Non c’è alcun accordo, invece sugli altri due nodi irrisolti, a cominciare dall’entrata in vigore dell’Italicum riveduto e corretto. Renzi è disposto a inserire una clausola temporale, la data del 1° gennaio 2016. Ma per chi tema che il premier voglia andare al voto al più presto, e sono in molti, non basta. Da qui la proposta di Roberto Calderoli, autentico marpione della materia, di un ordine del giorno per legare l’entrata in vigore della nuova normativa elettorale al percorso delle riforme istituzionali, a quando cioè sarà stabilito che il Senato non sarà più eletto direttamente dai cittadini. 

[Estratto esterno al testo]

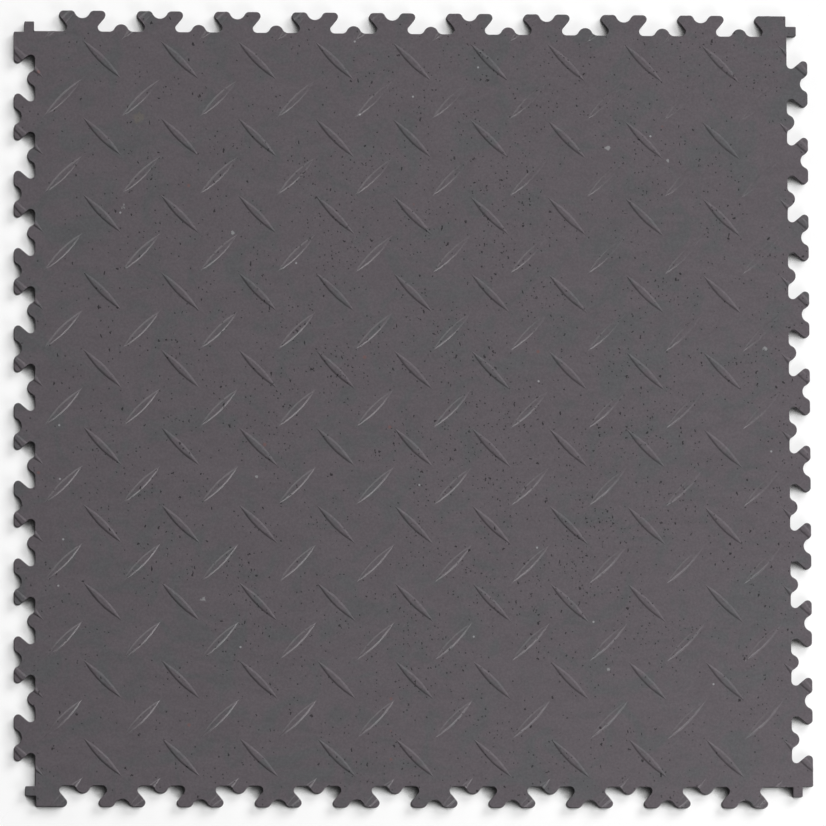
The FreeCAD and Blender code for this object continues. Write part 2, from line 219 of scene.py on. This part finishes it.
# %% Height of the tread at any point
bar_length, bar_width, tread_height = 35.6, 5.2, 0.7
bar_slope = 1.77           # from foot to crest, with their rounding; the CAD source has a plain 1.2
FOOT_SHARE = 0.17          # shares of the slope that are rounded, at its foot and at its crest
CREST_SHARE = 0.51
lens_radius = ((bar_length / 2) ** 2 + (bar_width / 2) ** 2) / bar_width
lens_offset = lens_radius - bar_width / 2
DIAGONAL = math.sqrt(0.5)


def lens_depth(along, across):
    """Radius of the lens's circles less the distance from the further of their two centres."""
    return lens_radius - np.hypot(along, np.abs(across) + lens_offset)


def tread(x, y):
    """Height over the field, by the depth inside the nearest bars: parabola, straight ramp, parabola."""
    middle_x, middle_y = (np.floor(x / pitch) + 0.5) * pitch, (np.floor(y / pitch) + 0.5) * pitch
    line_x, line_y = np.round(x / pitch) * pitch, np.round(y / pitch) * pitch
    rise_x, rise_y = (x - middle_x) * DIAGONAL, (y - line_y) * DIAGONAL
    fall_x, fall_y = (x - line_x) * DIAGONAL, (y - middle_y) * DIAGONAL
    depth = np.maximum(lens_depth(rise_x + rise_y, rise_y - rise_x),
                       lens_depth(fall_x - fall_y, fall_x + fall_y))
    share = np.clip(depth / bar_slope, 0.0, 1.0)
    in_foot, in_crest = np.maximum(FOOT_SHARE - share, 0.0), np.maximum(share - 1.0 + CREST_SHARE, 0.0)
    rise = share - FOOT_SHARE / 2 + in_foot ** 2 / (2 * FOOT_SHARE) - in_crest ** 2 / (2 * CREST_SHARE)
    return tread_height * rise / (1.0 - (FOOT_SHARE + CREST_SHARE) / 2)


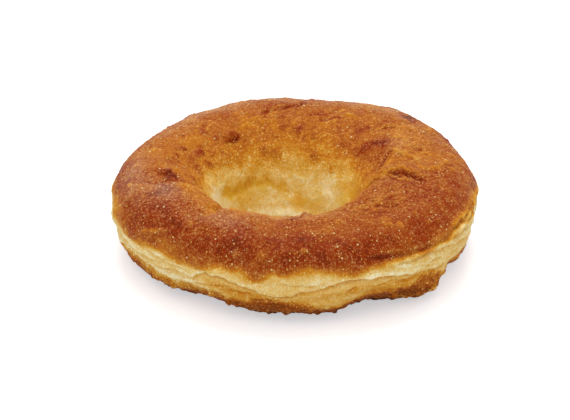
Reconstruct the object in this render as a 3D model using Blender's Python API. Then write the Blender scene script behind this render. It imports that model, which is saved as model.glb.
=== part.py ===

Del resto, se la proposta Calderoli non fosse accolta si arriverebbe senza rete all’ultimo nodo, forse il più intricato: il rischio di avere per parecchi mesi una legge nuova in vigore per la Camera e un vuoto normativo per quanto riguarda il Senato, in attesa della sua trasformazione. Sul tappeto ipotesi diverse, dalla semplice applicazione di ciò che del Porcellum è rimasto, dopo le sforbiciate della Corte, sino a una norma ponte che estenda al Senato il meccanismo della Camera, sino all’entrata in vigore delle nuove norme costituzionali che ne mutano la fisionomia. Pare una questione di lana caprina, ma non lo è, perché la legge elettorale appartiene alla categoria delle norme obbligatorie: una legge che deve essere sempre in vigore, perché il parlamento può essere sciolto in qualsiasi momento. La battaglia sul calendario e sulla definizione della fase transitoria appare quindi assai più politica di quanto non si possa immaginare.